It’s a tragedy when a great talent leaves this earth, whether it’s before his or her time or after a life well lived. There is no denying there are some performers who just have a certain something that others never seem to master. They change lives through their careers, and when they depart—often all too soon—the world gathers to mourn them. Although these music icons are gone, they will never be forgotten.

Aretha Franklin performs during the 56th presidential inauguration in Washington, D.C.
Aretha Franklin performs during the 56th presidential inauguration in Washington, D.C. | Photo by Cecilio Ricardo, U.S. Air Force / DefenseImagery

Aretha Louise Franklin
The Queen of Soul
March 25, 1942–August 16, 2018

Forty-four Grammy nominations, eighteen wins; three Grammy Special Awards; five American Music Award nominations, three wins; three NAACP Image Awards; and more

Things you might not know:

  • Franklin performed at the inaugurations of three US presidents: Jimmy Carter in 1977, Bill Clinton in 1993, and Barack Obama in 2009.
  • She was the first woman inducted into the Rock and Roll Hall of Fame (1987).
  • Although she never attended college, Franklin held twelve honorary degrees by the time of her death.

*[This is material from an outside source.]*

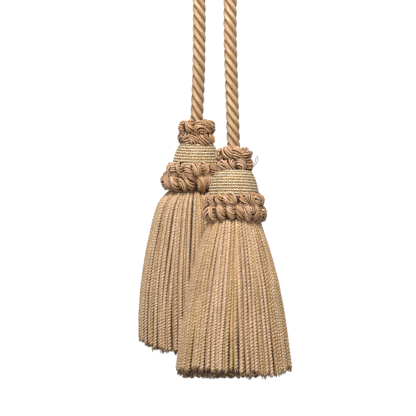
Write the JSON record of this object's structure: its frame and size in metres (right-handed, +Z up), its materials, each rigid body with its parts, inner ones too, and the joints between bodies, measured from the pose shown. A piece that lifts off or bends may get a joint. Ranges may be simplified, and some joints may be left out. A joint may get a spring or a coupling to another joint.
{
  "type": "chair tassel",
  "caption": "Decorative tassel tie: a short twisted cord doubled into a hanging loop, with a wound head, looped ruffs and a full cut skirt on each end.",
  "frame": {"origin": "inside of the crown of the cord's hanging loop, where a chair's finial holds it", "axes": "+Z up along the hang, +X to the right seen from the front, -Y towards the viewer; the right tassel is in front"},
  "size_m": [0.0925, 0.1253, 0.2541],
  "materials": {
    "cord": "plied satin yarn",
    "ruff": "soft looped yarn",
    "head": "wound thread in pale and ochre rows",
    "skirt": "twisted yarn with a soft sheen"
  },
  "bodies": {
    "root": {"cord": "cord", "left_upper_ruff": "ruff", "left_head": "head", "left_lower_ruff": "ruff", "left_skirt": "skirt", "right_upper_ruff": "ruff", "right_head": "head", "right_lower_ruff": "ruff", "right_skirt": "skirt"}
  },
  "joints": []
}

David Robert Jones (David Bowie)
The King of Glam Rock, Ziggy Stardust, the Thin White Duke
January 8, 1947–January 10, 2016

Seventeen Grammy nominations, seven wins; twelve BRIT Awards nominations, four wins; fourteen MTV Video Music Awards nominations, four wins; five Ivor Novello Awards nominations, four wins; and more

Things you might not know:

  • Bowie was studying Buddhism as a teenager when his guru told him he should follow his heart and be a musician instead, according to Bowie in a 2001 interview.
  • He was also a painter and claimed in 1998 that art was the only thing he ever really cared about owning. After Bowie’s death in 2016, his family auctioned off most of his art and design collection, including works by Basquiat and other significant pieces, fetching a total of about $41 million.
  • In 1964, he founded the Society for the Prevention of Cruelty to Long-Haired Men and even went on television to announce the group.
  • His final studio album, Blackstar, was released just two days before his death.

Robert Nesta “Bob” Marley
The King of Reggae
February 6, 1945–May 11, 1981

Grammy Lifetime Achievement Award; Grammy Hall of Fame Album (Catch a Fire); United Nations’ Peace Medal of the Third World; BBC Song of the Millennium (“One Love”); and more

Things you might not know:

  • Marley received the Jamaican Order of Merit, the country’s fourth-highest honor, in February of 1981.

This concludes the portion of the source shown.